>> BEGIN WORKING DATA

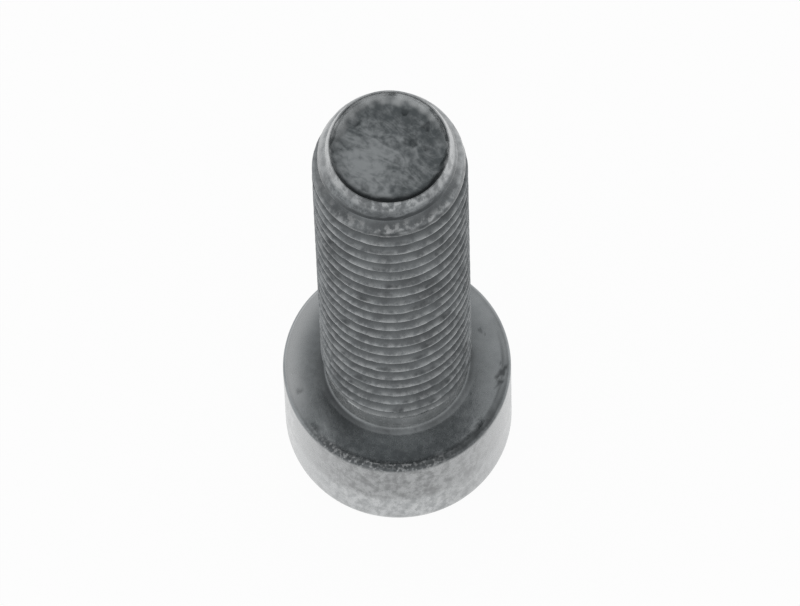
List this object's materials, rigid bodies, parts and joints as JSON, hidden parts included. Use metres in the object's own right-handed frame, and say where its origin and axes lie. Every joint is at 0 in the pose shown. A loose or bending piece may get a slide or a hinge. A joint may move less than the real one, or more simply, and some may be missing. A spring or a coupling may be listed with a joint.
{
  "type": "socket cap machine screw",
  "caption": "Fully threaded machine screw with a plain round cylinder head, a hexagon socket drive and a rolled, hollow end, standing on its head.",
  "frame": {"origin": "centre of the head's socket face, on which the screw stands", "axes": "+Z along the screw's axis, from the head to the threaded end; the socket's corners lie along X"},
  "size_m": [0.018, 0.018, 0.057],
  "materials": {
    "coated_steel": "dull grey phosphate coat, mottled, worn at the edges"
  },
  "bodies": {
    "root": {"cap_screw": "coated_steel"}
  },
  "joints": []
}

>> END WORKING DATA
>> BEGIN WORKING DATA

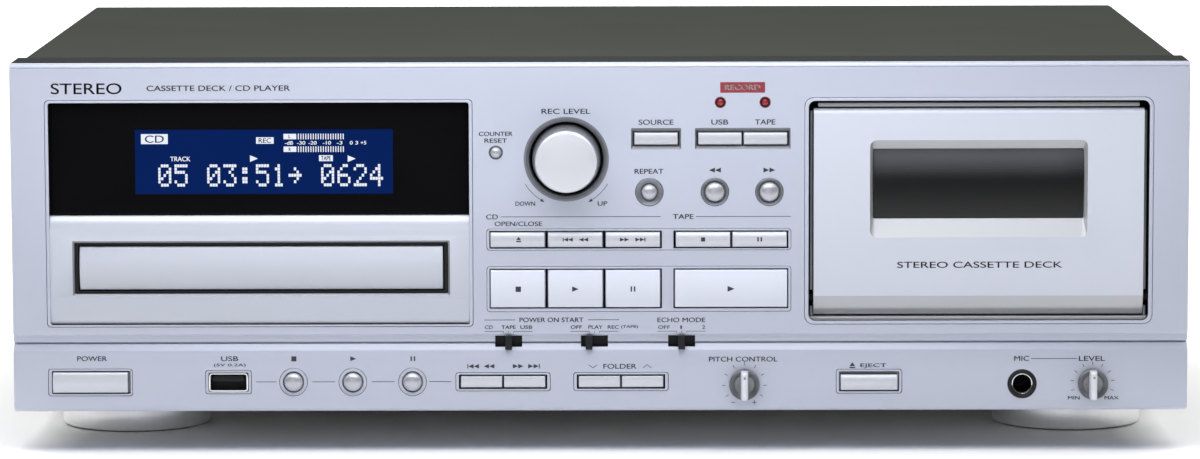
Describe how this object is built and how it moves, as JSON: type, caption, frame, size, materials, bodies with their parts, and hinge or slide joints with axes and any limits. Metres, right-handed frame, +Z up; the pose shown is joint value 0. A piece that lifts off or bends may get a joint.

>> END WORKING DATA

» **TASK REQUIREMENTS**: Wherever the word "materials" occurs in a line of the listing, copy that line.

» **RESULT**:
List this object's materials, rigid bodies, parts and joints as JSON, hidden parts included. Use metres in the object's own right-handed frame, and say where its origin and axes lie. Every joint is at 0 in the pose shown. A loose or bending piece may get a slide or a hinge. A joint may move less than the real one, or more simply, and some may be missing. A spring or a coupling may be listed with a joint.
  "materials": {
Describe how this object is built and how it moves, as JSON: type, caption, frame, size, materials, bodies with their parts, and hinge or slide joints with axes and any limits. Metres, right-handed frame, +Z up; the pose shown is joint value 0. A piece that lifts off or bends may get a joint.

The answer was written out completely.